### [Task brief]
Will you print the material below without altering a single character?

** BEGIN Given material **

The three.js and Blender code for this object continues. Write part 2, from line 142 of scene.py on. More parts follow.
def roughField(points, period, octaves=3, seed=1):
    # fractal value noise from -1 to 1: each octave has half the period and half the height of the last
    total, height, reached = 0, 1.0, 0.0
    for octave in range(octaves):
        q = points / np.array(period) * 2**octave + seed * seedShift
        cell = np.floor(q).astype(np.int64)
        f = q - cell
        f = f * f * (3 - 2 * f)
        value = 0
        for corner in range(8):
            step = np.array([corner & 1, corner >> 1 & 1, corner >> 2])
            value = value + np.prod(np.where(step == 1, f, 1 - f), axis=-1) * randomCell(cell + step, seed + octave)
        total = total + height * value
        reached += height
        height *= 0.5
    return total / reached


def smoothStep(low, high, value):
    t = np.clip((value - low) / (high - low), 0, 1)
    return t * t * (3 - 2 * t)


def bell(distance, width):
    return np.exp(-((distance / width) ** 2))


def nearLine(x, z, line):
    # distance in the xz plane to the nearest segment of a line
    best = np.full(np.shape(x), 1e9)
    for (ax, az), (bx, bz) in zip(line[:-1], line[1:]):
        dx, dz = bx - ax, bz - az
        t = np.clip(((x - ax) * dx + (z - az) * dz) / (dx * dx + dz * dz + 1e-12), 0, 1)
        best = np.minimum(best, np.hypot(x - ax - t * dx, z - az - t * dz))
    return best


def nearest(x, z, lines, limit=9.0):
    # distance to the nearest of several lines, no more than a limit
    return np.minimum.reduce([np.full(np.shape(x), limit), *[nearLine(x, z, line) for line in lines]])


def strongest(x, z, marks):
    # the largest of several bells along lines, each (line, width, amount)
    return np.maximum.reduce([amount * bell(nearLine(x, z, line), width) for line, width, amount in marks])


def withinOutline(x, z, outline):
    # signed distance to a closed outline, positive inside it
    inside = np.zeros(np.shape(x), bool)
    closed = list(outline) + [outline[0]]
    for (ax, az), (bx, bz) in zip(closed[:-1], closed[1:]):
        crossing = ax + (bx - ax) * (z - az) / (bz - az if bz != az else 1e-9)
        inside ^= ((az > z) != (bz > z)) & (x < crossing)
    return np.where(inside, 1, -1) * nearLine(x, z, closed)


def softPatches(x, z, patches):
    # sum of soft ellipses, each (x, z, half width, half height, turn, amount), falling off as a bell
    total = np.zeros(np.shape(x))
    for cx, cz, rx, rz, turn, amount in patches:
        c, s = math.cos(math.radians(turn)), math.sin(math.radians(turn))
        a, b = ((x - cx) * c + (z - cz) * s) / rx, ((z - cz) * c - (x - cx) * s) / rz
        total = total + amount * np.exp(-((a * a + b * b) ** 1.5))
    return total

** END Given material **

### [Result of the task]
The three.js and Blender code for this object continues. Write part 2, from line 142 of scene.py on. More parts follow.
def roughField(points, period, octaves=3, seed=1):
    # fractal value noise from -1 to 1: each octave has half the period and half the height of the last
    total, height, reached = 0, 1.0, 0.0
    for octave in range(octaves):
        q = points / np.array(period) * 2**octave + seed * seedShift
        cell = np.floor(q).astype(np.int64)
        f = q - cell
        f = f * f * (3 - 2 * f)
        value = 0
        for corner in range(8):
            step = np.array([corner & 1, corner >> 1 & 1, corner >> 2])
            value = value + np.prod(np.where(step == 1, f, 1 - f), axis=-1) * randomCell(cell + step, seed + octave)
        total = total + height * value
        reached += height
        height *= 0.5
    return total / reached


def smoothStep(low, high, value):
    t = np.clip((value - low) / (high - low), 0, 1)
    return t * t * (3 - 2 * t)


def bell(distance, width):
    return np.exp(-((distance / width) ** 2))


def nearLine(x, z, line):
    # distance in the xz plane to the nearest segment of a line
    best = np.full(np.shape(x), 1e9)
    for (ax, az), (bx, bz) in zip(line[:-1], line[1:]):
        dx, dz = bx - ax, bz - az
        t = np.clip(((x - ax) * dx + (z - az) * dz) / (dx * dx + dz * dz + 1e-12), 0, 1)
        best = np.minimum(best, np.hypot(x - ax - t * dx, z - az - t * dz))
    return best


def nearest(x, z, lines, limit=9.0):
    # distance to the nearest of several lines, no more than a limit
    return np.minimum.reduce([np.full(np.shape(x), limit), *[nearLine(x, z, line) for line in lines]])


def strongest(x, z, marks):
    # the largest of several bells along lines, each (line, width, amount)
    return np.maximum.reduce([amount * bell(nearLine(x, z, line), width) for line, width, amount in marks])


def withinOutline(x, z, outline):
    # signed distance to a closed outline, positive inside it
    inside = np.zeros(np.shape(x), bool)
    closed = list(outline) + [outline[0]]
    for (ax, az), (bx, bz) in zip(closed[:-1], closed[1:]):
        crossing = ax + (bx - ax) * (z - az) / (bz - az if bz != az else 1e-9)
        inside ^= ((az > z) != (bz > z)) & (x < crossing)
    return np.where(inside, 1, -1) * nearLine(x, z, closed)


def softPatches(x, z, patches):
    # sum of soft ellipses, each (x, z, half width, half height, turn, amount), falling off as a bell
    total = np.zeros(np.shape(x))
    for cx, cz, rx, rz, turn, amount in patches:
        c, s = math.cos(math.radians(turn)), math.sin(math.radians(turn))
        a, b = ((x - cx) * c + (z - cz) * s) / rx, ((z - cz) * c - (x - cx) * s) / rz
        total = total + amount * np.exp(-((a * a + b * b) ** 1.5))
    return total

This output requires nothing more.